EXERCISE DESCRIPTION —
Report all lines from the entries below in which "members" appears.

*** DATA EXTRACT ***

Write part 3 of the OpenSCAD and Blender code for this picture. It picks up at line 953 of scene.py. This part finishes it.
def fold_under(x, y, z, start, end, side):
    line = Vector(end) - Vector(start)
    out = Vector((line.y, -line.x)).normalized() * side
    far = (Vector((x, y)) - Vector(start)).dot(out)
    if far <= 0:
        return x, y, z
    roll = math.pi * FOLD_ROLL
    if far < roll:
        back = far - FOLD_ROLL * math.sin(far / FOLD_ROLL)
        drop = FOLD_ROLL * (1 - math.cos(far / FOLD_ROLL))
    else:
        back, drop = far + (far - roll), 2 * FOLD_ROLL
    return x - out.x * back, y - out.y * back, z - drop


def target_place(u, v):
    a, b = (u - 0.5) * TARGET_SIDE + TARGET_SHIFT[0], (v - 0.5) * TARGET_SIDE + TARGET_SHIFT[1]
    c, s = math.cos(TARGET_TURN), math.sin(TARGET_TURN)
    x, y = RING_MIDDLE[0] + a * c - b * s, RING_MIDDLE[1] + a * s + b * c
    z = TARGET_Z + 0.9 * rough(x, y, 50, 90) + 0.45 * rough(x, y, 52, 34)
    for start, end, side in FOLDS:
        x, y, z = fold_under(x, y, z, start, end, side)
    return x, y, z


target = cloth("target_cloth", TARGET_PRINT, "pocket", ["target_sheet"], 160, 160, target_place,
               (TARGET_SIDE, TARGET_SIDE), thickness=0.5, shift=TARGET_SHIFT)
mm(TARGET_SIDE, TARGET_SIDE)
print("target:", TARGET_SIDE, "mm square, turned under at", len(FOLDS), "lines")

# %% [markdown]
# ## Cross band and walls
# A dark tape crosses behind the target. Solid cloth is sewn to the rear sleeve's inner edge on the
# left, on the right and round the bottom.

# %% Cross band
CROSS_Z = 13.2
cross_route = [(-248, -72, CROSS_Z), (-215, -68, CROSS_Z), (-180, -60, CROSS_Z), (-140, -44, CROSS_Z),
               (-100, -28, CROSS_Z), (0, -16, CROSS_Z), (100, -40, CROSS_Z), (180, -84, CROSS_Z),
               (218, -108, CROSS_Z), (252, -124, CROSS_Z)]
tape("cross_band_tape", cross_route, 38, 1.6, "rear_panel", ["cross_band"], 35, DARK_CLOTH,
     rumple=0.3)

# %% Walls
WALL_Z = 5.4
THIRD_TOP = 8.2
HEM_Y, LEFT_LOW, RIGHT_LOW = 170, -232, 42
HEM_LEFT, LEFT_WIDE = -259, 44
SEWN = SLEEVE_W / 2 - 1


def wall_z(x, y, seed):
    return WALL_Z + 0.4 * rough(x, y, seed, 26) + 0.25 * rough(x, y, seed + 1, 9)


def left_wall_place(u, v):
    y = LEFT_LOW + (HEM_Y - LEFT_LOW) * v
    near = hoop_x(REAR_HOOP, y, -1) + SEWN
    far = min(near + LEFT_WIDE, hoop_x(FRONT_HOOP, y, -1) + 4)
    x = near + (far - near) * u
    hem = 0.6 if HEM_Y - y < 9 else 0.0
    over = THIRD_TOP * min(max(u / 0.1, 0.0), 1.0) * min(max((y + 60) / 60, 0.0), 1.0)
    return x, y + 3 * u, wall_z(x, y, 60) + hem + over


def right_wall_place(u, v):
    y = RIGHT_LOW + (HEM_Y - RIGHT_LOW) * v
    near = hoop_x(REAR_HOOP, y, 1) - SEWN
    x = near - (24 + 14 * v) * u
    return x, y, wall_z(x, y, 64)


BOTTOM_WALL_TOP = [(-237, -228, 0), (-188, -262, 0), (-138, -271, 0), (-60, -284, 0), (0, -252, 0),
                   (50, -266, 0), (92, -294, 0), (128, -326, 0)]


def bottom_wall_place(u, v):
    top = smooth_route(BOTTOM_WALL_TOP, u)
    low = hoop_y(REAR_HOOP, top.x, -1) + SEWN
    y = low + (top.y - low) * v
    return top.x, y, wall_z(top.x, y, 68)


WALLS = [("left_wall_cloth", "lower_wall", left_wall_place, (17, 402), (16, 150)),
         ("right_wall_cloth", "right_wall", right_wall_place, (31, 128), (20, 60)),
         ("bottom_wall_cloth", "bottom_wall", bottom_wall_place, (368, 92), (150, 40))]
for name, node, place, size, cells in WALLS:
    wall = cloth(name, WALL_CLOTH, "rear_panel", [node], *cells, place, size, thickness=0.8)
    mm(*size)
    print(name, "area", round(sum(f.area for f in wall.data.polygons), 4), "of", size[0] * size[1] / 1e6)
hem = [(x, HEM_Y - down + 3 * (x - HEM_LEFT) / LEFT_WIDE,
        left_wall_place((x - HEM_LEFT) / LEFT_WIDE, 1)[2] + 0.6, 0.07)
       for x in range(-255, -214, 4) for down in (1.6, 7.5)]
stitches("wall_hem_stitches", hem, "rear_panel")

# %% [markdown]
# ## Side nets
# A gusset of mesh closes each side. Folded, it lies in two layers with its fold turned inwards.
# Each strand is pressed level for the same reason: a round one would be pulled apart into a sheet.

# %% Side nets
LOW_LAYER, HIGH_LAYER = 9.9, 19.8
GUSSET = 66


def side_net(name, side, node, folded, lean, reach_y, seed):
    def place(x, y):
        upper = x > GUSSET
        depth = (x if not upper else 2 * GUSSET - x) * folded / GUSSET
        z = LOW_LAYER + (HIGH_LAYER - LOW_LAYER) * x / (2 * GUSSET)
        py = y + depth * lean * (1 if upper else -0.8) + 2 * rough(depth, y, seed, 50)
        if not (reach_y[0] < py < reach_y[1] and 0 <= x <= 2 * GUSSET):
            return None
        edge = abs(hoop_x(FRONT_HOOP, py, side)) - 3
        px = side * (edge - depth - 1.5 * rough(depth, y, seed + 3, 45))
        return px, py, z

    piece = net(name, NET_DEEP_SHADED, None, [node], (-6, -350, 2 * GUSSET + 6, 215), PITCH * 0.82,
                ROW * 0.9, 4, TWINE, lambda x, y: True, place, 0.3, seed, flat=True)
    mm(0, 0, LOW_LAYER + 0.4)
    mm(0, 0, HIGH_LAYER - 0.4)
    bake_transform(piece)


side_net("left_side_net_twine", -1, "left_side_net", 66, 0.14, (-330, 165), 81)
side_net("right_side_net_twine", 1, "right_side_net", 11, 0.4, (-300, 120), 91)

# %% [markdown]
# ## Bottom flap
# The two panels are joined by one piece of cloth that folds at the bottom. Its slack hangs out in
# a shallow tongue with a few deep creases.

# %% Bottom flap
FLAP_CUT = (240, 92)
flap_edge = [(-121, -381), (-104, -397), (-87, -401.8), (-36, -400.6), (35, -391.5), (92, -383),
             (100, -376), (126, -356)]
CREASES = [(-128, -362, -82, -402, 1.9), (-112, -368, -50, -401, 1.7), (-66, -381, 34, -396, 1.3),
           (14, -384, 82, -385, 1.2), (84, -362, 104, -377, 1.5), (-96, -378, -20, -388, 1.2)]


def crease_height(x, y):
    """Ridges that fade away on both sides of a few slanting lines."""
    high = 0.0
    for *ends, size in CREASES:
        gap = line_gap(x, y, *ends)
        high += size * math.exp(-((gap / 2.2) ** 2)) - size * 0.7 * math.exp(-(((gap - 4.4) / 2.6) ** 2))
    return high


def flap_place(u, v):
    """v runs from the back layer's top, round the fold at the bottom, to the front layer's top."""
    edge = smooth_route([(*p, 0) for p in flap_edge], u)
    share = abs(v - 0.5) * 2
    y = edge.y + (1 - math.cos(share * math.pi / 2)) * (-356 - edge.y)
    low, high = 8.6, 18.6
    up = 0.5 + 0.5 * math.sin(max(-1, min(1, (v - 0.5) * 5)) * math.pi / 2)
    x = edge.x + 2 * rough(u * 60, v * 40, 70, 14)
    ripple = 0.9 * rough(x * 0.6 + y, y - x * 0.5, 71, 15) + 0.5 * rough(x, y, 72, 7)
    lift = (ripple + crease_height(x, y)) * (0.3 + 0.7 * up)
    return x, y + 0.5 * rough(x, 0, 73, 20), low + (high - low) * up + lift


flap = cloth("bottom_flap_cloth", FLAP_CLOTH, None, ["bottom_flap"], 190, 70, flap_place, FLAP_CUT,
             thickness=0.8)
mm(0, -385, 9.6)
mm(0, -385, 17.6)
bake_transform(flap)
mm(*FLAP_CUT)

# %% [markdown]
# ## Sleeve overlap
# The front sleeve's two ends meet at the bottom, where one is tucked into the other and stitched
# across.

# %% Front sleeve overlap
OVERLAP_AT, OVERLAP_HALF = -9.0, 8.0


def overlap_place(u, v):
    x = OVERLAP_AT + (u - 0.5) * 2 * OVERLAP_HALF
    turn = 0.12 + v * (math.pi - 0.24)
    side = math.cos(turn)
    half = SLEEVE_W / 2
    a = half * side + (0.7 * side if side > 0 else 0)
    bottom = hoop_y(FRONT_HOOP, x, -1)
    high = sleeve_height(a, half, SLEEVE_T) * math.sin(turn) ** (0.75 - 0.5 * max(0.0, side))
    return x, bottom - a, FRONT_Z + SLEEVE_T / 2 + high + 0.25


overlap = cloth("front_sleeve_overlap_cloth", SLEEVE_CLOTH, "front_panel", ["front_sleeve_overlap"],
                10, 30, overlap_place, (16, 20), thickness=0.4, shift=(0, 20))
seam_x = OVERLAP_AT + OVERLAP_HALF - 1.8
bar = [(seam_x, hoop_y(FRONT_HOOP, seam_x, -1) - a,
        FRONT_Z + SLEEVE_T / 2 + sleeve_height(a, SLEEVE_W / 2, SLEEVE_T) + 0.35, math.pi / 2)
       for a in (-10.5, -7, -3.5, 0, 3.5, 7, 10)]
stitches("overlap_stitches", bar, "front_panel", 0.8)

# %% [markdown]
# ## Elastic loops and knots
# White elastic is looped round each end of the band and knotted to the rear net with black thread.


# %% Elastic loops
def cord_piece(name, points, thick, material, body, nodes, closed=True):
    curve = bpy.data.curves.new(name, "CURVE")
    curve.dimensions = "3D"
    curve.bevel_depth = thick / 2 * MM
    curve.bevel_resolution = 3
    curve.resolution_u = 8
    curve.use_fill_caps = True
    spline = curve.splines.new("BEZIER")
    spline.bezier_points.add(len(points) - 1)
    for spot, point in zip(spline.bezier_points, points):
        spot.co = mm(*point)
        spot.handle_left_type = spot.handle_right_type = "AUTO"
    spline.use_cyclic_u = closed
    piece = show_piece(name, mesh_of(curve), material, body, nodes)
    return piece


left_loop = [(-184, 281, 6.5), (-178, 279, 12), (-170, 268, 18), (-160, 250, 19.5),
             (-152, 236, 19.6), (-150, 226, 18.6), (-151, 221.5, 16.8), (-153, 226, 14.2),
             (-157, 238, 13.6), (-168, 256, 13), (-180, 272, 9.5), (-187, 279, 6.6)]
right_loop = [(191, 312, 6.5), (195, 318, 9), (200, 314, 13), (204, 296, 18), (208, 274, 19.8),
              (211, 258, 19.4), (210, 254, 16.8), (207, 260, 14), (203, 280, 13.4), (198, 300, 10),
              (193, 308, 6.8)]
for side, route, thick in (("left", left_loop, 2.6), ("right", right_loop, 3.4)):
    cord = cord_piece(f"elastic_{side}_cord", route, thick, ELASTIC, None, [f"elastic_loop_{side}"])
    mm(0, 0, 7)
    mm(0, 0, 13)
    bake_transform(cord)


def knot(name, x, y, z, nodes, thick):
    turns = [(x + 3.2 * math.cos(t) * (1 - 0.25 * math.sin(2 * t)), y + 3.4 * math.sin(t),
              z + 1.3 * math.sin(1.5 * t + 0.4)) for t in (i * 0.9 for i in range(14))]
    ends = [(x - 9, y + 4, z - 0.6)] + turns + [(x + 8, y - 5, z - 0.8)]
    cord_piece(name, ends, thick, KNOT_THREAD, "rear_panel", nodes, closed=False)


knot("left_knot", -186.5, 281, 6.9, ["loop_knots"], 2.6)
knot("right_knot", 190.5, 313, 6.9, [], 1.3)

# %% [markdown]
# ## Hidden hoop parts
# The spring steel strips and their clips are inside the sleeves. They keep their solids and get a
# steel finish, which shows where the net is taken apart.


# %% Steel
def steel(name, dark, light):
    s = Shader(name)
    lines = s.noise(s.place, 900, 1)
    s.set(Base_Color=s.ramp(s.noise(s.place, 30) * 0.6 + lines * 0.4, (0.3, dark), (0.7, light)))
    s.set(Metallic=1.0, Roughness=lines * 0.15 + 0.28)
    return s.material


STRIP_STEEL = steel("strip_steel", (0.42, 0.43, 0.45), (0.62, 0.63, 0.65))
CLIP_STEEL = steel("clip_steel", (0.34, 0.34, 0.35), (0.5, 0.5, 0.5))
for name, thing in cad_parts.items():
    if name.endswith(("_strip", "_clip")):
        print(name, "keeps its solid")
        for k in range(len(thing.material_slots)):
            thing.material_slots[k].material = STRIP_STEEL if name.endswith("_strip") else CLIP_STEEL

***
*** DATA EXTRACT ***

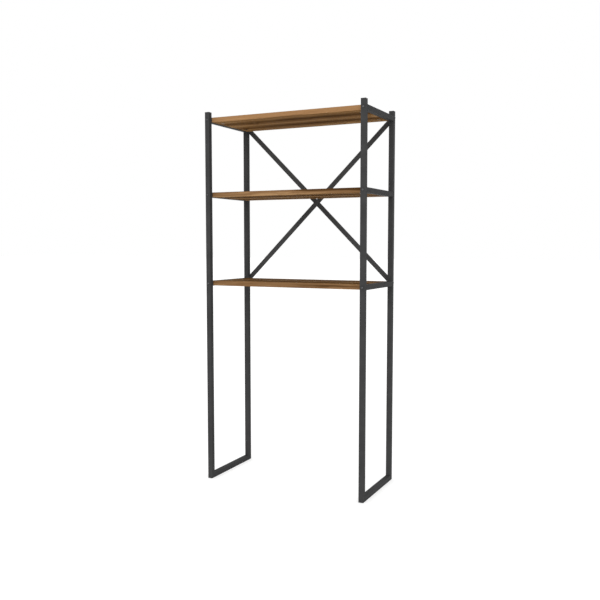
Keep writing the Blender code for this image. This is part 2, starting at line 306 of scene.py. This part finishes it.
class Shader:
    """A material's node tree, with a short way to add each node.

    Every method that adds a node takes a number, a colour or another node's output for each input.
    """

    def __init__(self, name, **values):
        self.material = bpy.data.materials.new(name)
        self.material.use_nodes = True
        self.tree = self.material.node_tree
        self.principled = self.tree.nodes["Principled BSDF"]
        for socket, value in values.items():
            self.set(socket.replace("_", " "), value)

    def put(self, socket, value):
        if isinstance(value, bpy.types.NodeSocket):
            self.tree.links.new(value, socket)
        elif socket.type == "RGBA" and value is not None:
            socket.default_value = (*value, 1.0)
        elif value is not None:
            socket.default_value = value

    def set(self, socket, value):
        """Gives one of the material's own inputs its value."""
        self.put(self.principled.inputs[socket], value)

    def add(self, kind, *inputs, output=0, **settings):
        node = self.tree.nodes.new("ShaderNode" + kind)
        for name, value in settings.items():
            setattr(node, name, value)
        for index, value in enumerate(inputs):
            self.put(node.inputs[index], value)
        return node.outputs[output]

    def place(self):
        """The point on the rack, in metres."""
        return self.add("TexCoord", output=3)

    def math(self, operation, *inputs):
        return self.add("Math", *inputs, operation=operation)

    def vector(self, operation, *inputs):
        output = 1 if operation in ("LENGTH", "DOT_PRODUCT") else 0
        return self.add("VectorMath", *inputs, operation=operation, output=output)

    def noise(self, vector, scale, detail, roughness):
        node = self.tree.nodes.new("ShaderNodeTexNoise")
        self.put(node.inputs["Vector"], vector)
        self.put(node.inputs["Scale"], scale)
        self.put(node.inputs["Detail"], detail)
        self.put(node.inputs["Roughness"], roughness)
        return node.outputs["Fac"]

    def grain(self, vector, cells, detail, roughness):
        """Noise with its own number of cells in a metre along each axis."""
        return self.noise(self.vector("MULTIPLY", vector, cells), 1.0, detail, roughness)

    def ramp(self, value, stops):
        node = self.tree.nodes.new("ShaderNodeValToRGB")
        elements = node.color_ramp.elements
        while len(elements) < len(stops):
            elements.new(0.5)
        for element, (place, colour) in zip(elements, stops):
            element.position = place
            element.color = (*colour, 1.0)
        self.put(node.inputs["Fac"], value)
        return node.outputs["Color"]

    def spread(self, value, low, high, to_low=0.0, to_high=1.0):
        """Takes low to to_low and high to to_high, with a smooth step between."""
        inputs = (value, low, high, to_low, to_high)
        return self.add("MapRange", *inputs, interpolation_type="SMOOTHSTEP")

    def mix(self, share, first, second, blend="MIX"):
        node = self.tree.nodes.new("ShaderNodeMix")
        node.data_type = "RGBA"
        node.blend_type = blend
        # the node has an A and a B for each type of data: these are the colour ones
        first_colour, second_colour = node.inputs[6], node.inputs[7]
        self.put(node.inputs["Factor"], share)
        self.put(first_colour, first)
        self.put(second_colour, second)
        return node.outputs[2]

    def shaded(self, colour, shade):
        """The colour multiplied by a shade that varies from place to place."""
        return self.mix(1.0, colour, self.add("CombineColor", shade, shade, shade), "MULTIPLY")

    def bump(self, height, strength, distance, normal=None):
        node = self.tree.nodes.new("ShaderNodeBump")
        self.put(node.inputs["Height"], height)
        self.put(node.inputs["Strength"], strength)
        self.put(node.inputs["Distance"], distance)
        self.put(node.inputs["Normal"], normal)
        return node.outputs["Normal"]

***
*** DATA EXTRACT ***

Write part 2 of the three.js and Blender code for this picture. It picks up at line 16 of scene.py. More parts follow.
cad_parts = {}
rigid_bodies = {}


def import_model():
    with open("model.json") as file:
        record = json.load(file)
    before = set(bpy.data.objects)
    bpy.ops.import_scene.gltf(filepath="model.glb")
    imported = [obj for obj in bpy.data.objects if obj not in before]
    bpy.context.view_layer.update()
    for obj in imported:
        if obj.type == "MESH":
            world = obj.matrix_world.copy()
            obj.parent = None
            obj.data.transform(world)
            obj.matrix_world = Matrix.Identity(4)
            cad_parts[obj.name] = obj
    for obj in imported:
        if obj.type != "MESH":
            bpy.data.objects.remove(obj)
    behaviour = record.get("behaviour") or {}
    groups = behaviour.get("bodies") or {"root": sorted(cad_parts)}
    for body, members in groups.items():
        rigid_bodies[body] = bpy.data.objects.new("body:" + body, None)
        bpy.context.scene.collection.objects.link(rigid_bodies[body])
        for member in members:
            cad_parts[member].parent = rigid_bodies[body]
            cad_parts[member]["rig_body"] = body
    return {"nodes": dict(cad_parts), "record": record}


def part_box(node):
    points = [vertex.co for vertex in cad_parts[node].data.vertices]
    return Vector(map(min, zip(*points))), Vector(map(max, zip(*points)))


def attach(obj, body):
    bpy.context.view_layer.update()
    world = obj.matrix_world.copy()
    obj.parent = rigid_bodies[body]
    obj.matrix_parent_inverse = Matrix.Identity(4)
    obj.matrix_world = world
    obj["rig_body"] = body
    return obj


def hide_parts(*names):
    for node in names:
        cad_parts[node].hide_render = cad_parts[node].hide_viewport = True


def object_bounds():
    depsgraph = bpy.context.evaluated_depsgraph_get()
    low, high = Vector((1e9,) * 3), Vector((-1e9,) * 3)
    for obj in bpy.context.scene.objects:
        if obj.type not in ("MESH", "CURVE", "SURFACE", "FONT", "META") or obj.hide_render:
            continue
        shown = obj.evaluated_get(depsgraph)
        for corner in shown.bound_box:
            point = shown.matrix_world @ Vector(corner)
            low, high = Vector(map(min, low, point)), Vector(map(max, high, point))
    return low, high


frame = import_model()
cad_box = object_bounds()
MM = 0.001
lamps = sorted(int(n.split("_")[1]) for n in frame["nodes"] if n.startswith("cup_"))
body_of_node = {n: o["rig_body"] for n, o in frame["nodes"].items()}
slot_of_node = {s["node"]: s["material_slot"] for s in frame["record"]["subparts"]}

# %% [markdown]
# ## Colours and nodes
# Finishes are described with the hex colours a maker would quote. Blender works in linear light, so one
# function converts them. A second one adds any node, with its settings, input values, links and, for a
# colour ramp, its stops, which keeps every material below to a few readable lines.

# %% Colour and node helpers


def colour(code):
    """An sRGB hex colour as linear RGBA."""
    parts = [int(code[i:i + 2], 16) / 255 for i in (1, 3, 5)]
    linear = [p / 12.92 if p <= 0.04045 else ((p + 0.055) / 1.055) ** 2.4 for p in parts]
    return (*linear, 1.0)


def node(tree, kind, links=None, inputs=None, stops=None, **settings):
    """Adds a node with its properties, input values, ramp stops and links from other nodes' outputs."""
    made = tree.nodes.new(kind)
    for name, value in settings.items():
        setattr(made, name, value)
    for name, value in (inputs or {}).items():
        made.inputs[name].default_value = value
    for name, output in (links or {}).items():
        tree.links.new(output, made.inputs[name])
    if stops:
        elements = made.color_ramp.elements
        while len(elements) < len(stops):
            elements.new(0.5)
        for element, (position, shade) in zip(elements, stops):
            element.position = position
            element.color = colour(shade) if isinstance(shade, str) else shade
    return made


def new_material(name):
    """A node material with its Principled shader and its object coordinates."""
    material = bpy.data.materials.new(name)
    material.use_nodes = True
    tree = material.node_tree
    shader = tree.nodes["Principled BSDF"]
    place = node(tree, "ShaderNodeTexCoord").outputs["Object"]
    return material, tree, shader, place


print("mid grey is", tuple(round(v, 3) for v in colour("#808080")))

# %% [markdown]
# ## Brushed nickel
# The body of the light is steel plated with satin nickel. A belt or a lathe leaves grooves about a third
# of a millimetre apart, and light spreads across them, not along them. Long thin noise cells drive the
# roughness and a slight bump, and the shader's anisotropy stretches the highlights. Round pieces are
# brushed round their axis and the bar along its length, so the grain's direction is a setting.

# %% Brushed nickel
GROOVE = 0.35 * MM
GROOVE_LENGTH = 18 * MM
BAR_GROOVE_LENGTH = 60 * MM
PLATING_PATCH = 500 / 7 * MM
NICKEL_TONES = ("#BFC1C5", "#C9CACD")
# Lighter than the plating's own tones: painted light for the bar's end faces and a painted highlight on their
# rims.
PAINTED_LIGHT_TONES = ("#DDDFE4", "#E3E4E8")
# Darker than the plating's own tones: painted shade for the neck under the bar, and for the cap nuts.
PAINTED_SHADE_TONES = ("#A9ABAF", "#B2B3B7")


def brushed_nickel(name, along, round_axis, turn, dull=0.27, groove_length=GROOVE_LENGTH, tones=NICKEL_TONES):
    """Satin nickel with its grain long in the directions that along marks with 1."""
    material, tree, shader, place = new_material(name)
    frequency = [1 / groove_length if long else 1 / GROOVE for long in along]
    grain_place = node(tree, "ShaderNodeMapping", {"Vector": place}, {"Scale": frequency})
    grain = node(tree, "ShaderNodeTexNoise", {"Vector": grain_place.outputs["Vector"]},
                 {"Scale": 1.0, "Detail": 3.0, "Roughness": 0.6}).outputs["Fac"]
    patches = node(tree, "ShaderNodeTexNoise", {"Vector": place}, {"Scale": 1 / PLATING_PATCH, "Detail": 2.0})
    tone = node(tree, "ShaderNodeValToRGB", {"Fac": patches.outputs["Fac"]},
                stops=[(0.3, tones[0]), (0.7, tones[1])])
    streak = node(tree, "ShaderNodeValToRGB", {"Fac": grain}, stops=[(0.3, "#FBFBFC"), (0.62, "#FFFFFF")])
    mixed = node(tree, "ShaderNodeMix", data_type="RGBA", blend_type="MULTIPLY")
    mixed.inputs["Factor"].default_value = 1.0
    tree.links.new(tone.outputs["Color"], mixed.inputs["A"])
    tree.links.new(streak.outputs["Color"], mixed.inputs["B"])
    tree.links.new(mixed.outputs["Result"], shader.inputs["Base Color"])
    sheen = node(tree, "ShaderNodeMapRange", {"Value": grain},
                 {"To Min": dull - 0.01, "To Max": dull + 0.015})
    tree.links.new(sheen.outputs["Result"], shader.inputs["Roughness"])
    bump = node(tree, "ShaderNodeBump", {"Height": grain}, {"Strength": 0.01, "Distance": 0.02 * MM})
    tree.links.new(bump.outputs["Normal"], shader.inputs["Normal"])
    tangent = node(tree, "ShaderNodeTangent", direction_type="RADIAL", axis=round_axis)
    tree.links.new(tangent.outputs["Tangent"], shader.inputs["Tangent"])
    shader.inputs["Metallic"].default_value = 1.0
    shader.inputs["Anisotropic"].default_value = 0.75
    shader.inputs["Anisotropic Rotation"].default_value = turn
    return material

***

OUTPUT —
    for body, members in groups.items():
        for member in members:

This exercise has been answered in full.